DNA testing reveals late Korean War vet’s secret
Dear Amy: About a year ago, I used one of those genetic testing services. The website shows other users who share genetics with you, and allows everyone to contact each other.
Recently, I got a message from another user that showed we were a very close genetic match.
She emailed me, saying she was looking for information on her father, whom she had never met. She said her mother had a very brief relationship with a U.S. Marine during the Korean War. It turned out he had probably used a fake name. They had no photos, and they were never able to track him down. Her mother later moved to the U.S.
The woman, "Janet," asked if it was possible if my grandfather was her father. She knew very little except for what her mother had told her, including specific identifying physical characteristics. My grandfather was a Korean War veteran and had the exact characteristics she described (including a distinctive tattoo).
I always saw my grandfather as a good, caring family man. I have not told anyone about this. I do not want to tarnish his memory, upset my grandmother, or change how my family views him, when he's not around to defend himself.
Janet would like to meet my aunts and uncles, but I have told her I am not comfortable giving her their contact information.

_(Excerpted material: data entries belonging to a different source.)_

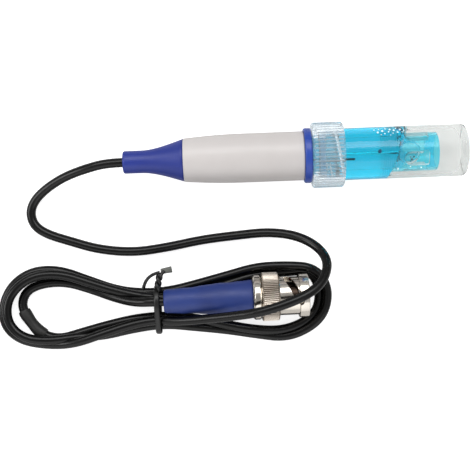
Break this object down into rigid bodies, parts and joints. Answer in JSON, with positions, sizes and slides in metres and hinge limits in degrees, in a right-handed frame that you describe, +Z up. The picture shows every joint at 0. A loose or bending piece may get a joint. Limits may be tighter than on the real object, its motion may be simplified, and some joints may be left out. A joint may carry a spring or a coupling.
{
  "type": "ph electrode",
  "caption": "Lab pH electrode with a guarded glass bulb in a clear screw-cap storage bottle, grey handle, tied coax cable and bayonet plug.",
  "frame": {"origin": "on the bench below the middle of the electrode, strain relief boot and storage bottle included", "axes": "+X along the electrode towards its sensing end, +Z up; the cable and its plug lie towards -Y"},
  "size_m": [0.1415, 0.0651, 0.0212],
  "materials": {
    "boot_rubber": "satin blue moulding",
    "handle_plastic": "glossy light grey",
    "collar_plastic": "glossy blue",
    "tube_plastic": "clear tinted blue",
    "frit_ceramic": "matt porous",
    "bulb_glass": "clear",
    "potting_resin": "dull",
    "silver": "bright wire",
    "dark_wire": "dark coated wire",
    "seal_rubber": "satin",
    "cable_jacket": "satin black",
    "cap_plastic": "clear",
    "ring_silicone": "translucent white",
    "vial_plastic": "clear",
    "solution": "clear liquid",
    "nickel": "bright nickel plating",
    "dielectric": "waxy white",
    "pin_plating": "gold plated",
    "gasket_rubber": "matt",
    "spring_steel": "spring steel",
    "ferrule_copper": "plated copper",
    "sleeve_rubber": "satin blue moulding",
    "shrink_tube": "matt black",
    "tie_plastic": "glossy black"
  },
  "bodies": {
    "electrode": {"strain_relief_boot": "boot_rubber", "head_shell": "handle_plastic", "stop_collar": "collar_plastic", "electrode_tube": "tube_plastic", "junction_frit": "frit_ceramic", "glass_stem": "bulb_glass", "potting_plug": "potting_resin", "silver_wire": "silver", "reference_wire": "dark_wire", "bulb_seal": "seal_rubber", "cable_end": "cable_jacket", "plug_back_nut": "nickel", "plug_body": "nickel", "insulator": "dielectric", "contact_pin": "pin_plating", "plug_gasket": "gasket_rubber", "wave_spring": "spring_steel", "crimp_ferrule": "ferrule_copper", "connector_boot": "sleeve_rubber", "plug_cable_end": "cable_jacket", "cord_hank": "cable_jacket", "cord": "cable_jacket", "cord_end": "cable_jacket", "cable_sleeve": "shrink_tube", "twist_tie": "tie_plastic"},
    "cap": {"bottle_cap": "cap_plastic"},
    "ring": {"seal_ring": "ring_silicone"},
    "vial": {"storage_vial": "vial_plastic", "storage_solution": "solution"},
    "washer": {"thrust_washer": "spring_steel"},
    "nut": {"coupling_nut": "nickel"}
  },
  "joints": [
    {"name": "bottle_pull", "type": "slide", "parent": "electrode", "child": "cap", "axis": [1, 0, 0], "range_m": [0, 0.045]},
    {"name": "thread_advance", "type": "slide", "parent": "cap", "child": "ring", "axis": [1, 0, 0], "range_m": [0, 0.0052]},
    {"name": "vial_unscrew", "type": "hinge", "parent": "ring", "child": "vial", "pos_m": [0, 0, 0.00965], "axis": [1, 0, 0], "range_deg": [0, 240]},
    {"name": "nut_slide", "type": "slide", "parent": "electrode", "child": "washer", "axis": [0.9994, 0.007, -0.0349], "range_m": [0, 0.001], "stiffness_N_per_m": 800, "deforming": ["wave_spring"]},
    {"name": "coupling_turn", "type": "hinge", "parent": "washer", "child": "nut", "pos_m": [-0.0085, -0.0414, 0.00734], "axis": [0.9994, 0.007, -0.0349], "continuous": true}
  ],
  "couplings": [
    {"joint": "thread_advance", "follows": "vial_unscrew", "m_per_rad": 0.0012255}
  ]
}
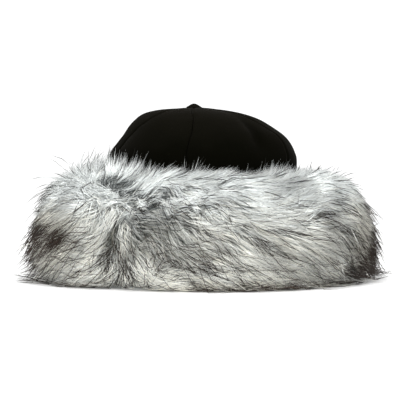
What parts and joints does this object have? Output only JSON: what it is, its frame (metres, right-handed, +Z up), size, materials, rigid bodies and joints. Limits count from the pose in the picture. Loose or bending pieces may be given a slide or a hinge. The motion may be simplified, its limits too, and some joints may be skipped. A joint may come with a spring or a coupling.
{
  "type": "fur cuff hat",
  "caption": "Low round winter hat with a black panelled cloth crown, a covered button on top, a cloth head band and a deep grey fur cuff round it.",
  "frame": {"origin": "under the middle of the hat's box, on the surface that it rests on", "axes": "+Z up out of the crown, -Y towards the front, +X to the right seen from the front"},
  "size_m": [0.3534, 0.3654, 0.1754],
  "materials": {
    "crown_cloth": "black napped suede cloth, matt with a faint warm sheen",
    "band_cloth": "black cotton twill, matt",
    "fur": "long-haired grey-white fur with dark brown tips"
  },
  "bodies": {
    "root": {"head_band": "band_cloth", "crown_panel_1": "crown_cloth", "crown_panel_2": "crown_cloth", "crown_panel_3": "crown_cloth", "crown_panel_4": "crown_cloth", "crown_panel_5": "crown_cloth", "crown_panel_6": "crown_cloth", "crown_button": "crown_cloth", "fur_cuff": "fur"}
  },
  "joints": []
}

She has recently started pleading with me, and I truly feel awful for not giving it to her.
What do I do here?
Dear Torn: One (perhaps unforeseen) aspect of using genetic testing is the way the results can open up confounding human dilemmas concerning longburied family secrets.
In your case, "Janet" has already received useful genetic information. She now (quite understandably) wants more. You should at least answer any questions you're able to answer.
If you aren't willing to even ask your aunts and uncles if they would be open to contact with her, then she will have to find another conduit to them.
It would be best if your family was open to the idea that people are complicated, and don't always do the right thing -- but this is the fullness of the human experience, and ultimately this is something to explore and embrace, rather than deny.